The task, he said, was wearing on his family.
"My family has supported me my entire career, has seen me go away, travel and I just felt like it was time for me to step back a bit," he said. "My kids (ages 15, and twin girls soon to be 12) are becoming teens and I don’t want to miss that. When you hear from your kids ‘We kids, we never see you,’ it hits you. You sit back and think about that."
Jay said, "One of the things my son and I like to do is go out to the airport, sit there on the roof and watch with binoculars as the planes take off and land and listen to radio traffic. We don’t get to do that anymore. The same thing with my daughters, what time do we have to share? You only get these times once."

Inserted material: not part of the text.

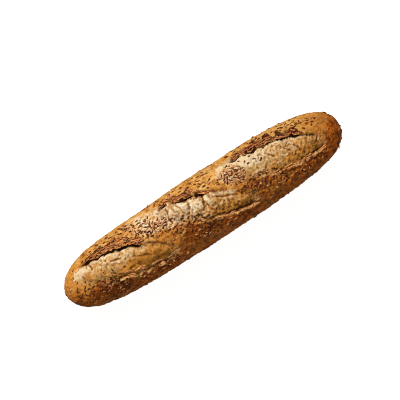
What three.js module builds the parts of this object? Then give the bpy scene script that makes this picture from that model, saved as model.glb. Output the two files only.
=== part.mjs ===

So, Jay said, "I’m willing to take a step back in (my career) if it means I get more time with them."
He plans to stay at UH until June, and said he has begun looking for a new job.
"I have to find the right situation," Jay said.
Following Jay’s appearance at the IMG Forum Thursday, several peers and past colleagues caught up with him, offering hugs and pats on the shoulder to express condolences and support over his decision to resign from UH.
Smith, of Ohio State, said, "Hawaii has got some problems, so to expect that you are going to hire somebody and they are going to walk in and all of a sudden your $3 million deficit is going to go away when, frankly, you have some systemic problems in your model, well, that’s just not going to happen.
"When you have the stadium issues that you have, when you have the travel costs that you have and you want to be able to compete, there is a reality to those issues," Smith said. "When I look at the job, frankly, it is not just the AD. They have to understand that, hey, wait a minute, we need to rethink this model on how we fund Hawaii."
Bley-Vroman said in a statement that Hawaii is not alone in its fiscal struggles.
"Almost every mid-major and some major Division I programs are dealing with the same challenges because of the changing landscape of college athletics," he said, adding that Hawaii’s location in the Pacific Ocean further compounds UH’s problems.